I was looking at this post from November on Kottke.org where he mentions the fact that Wes Anderson uses the Futura typeface for all his films. I didn't get a lot I'll probably use in my paper, but I found this remark about Verdana at the bottom of the comments:
I've been around and around and AROUND with experimental fonts for various blogs and photography portals in recent years, and always seem to come slinking back to Verdana...

Whilst it's a tad boring continually returning to Verdana, I think it serves blogs very well, because most blogs try to be at least slightly amusing - and for my money, Verdana has a certain buffoonery to it, a kind of slightly tongue-in-cheek campness that makes a written paragraph look as if the author was grinning wryly at the time.
You're probably not reading this in Verdana right now, but it's what I've used for most of the last three years, and haven't found anything I like better overall.

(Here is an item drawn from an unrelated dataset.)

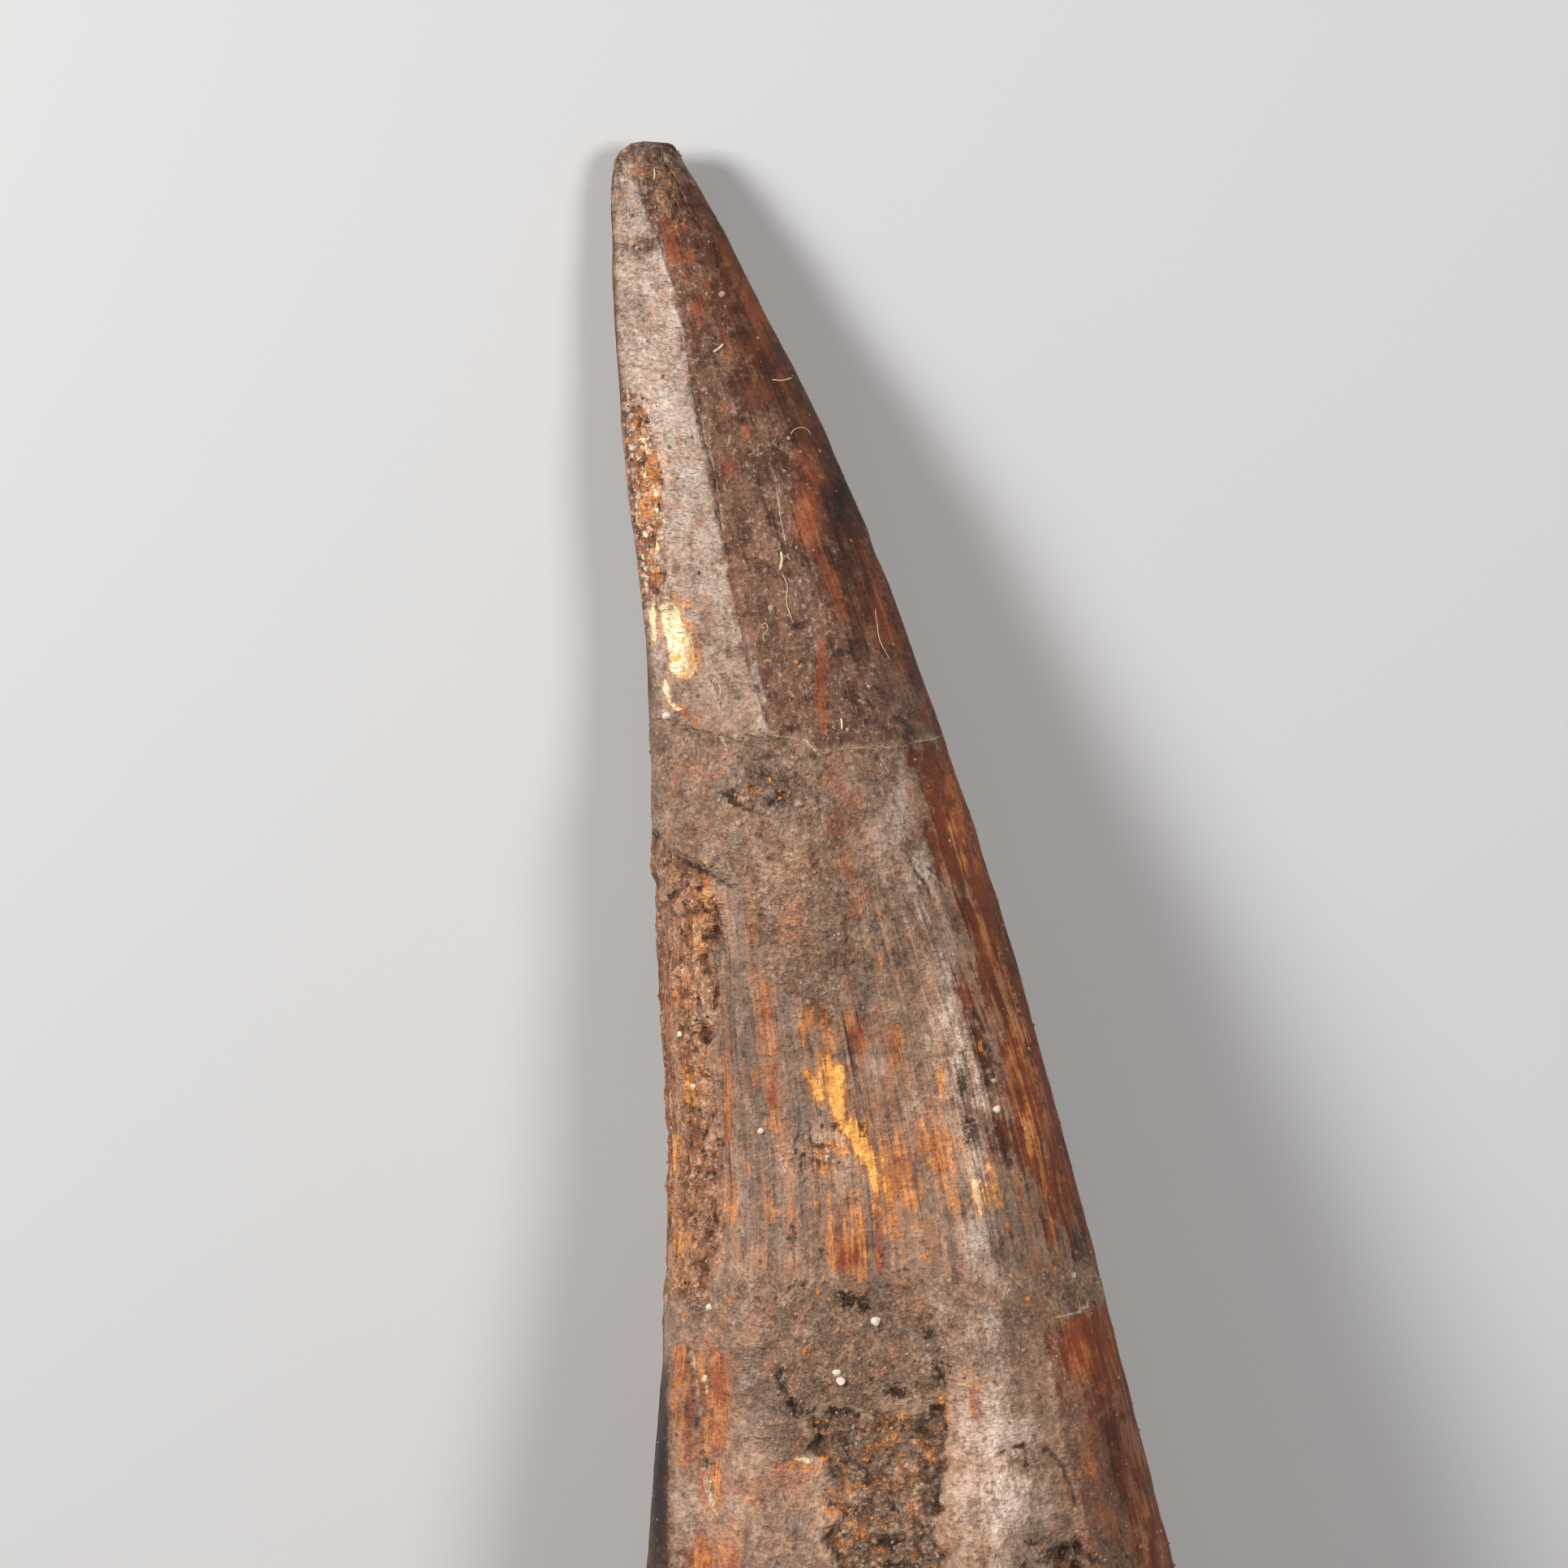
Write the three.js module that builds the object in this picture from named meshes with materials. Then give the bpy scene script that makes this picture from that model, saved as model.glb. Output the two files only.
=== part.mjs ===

Incidentally, I missed my three-year blogging anniversary last Friday, but we can all now mark it belatedly. Maybe I will predate a blog entry to fake it. Yes, I will.

Next Year

I've been getting a lot of confused questions about what it is, exactly, I'll be doing next year. I don't know where I'll be yet, but here are some possibilities, with links to the organizations with which I'd be "employed," that I looked at before applying to the program.

Google Calculator

Neal brought this up at lunch, so I looked to see just what you could do with the Google calculator. I'm glad they have the choose function, since it's a lot easier than entering three factorials and a division sign. This will probably be most useful once I start using computers that don't have Mathematica installed.